Par Olivier Flumian

Connaissez-vous un chef d’état capable de renoncer à la manne financière représentée par l’exploitation d’un vaste gisement pétrolier au profit de la préservation d’une vaste réserve de biodiversité située exactement au-dessus ? En connaissez-vous un qui soit capable de tenir tête au chantage des institutions financières internationales en déclarant la dette de son pays illégale et illégitime ? Et enfin un autre  qui s’appuie sur une révolution citoyenne pour rompre avec 500 ans d’histoire coloniale et néocoloniale ? Ce président s’appelle Rafael Correa et est le président de l’Equateur depuis 2006. Un passionnant film documentaire réalisé par Jacques Sarasin nous le fait découvrir (1).

Dans un monde dominé par la doxa néolibérale, ce pays d’Amérique latine s’est refusé à suivre le modèle dominant  et s’engagé dans une voie originale afin de récupérer sa souveraineté et rendre espoir et dignité à son peuple. Jacques Sarazin donne la parole à plusieurs acteurs de cette aventure. Qu’ils soient dirigeants politiques, responsables de communautés de base, intellectuels, simples citoyens, opposants , et bien sûr Rafael Correa lui-même, chacun aborde les changements en cours sous un angle différent.

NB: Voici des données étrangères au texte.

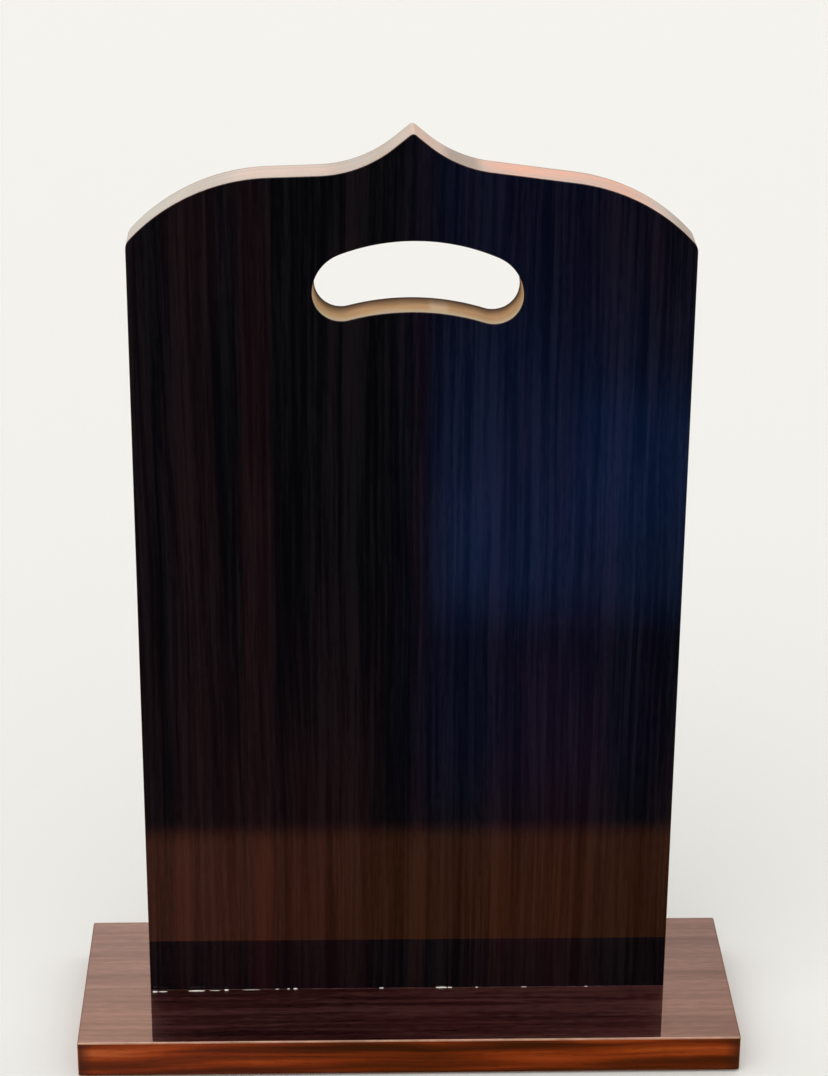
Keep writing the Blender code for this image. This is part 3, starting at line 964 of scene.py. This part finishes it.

De nombreuses questions sont abordées dans le film. Je n’en citerai que trois à titre d’exemple. D’abord une nouvelle approche de l’économie a été élaborée et mise en pratique, approche remettant l’être humain et ses besoins fondamentaux au centre de l’activité économique.  On apprend ainsi comment l’Equateur a été endetté par la Banque Mondiale et le Fonds Monétaire International et comment il s’en est sorti. Un autre aspect de la voie équatorienne est la mise en place d’une forme de démocratie participative inspirée en partie par les modes de gestion communautaires des populations amérindiennes. Cette démocratie participative a été consolidée à travers une nouvelle constitution. Il faut enfin  souligner la redéfinition des relations internationales esquissée par Rafael Correa. Cette nouvelle orientation  s’appuie sur la volonté de développer de nouvelles relations entre états du Sud et notamment en favorisant l’intégration entre états latino-américains par la création de l’UNASUR (Union des Nations Sud-américaines) et dont le siège se trouve à Quito.

Un film fondamental donc. A l’heure ou le monde, et en particulier l’Europe se débat dans une crise générale, tout à la fois économique, sociale, politique, écologique,  provoquée par le fanatisme de l’économie de marché, et le culte de l’agent roi, « Ecuador » nous interpelle tous, ou que nous vivions, citoyens du Sud comme citoyens du Nord. Il donne envie d’aller plus loin. Il nous pousse à nous poser la question de fond : quel futur nous voulons pour notre monde et comment chacun de nous peut y contribuer ?

 

Site du film  http://www.ecuador-thefilm.com/

 

(1) Jacques Sarasin, producteur et metteur en scène indépendant, est de nationalité française. Le film, il faut bien sûr le préciser, n’est pas une « commande » de la part du gouvernement équatorien.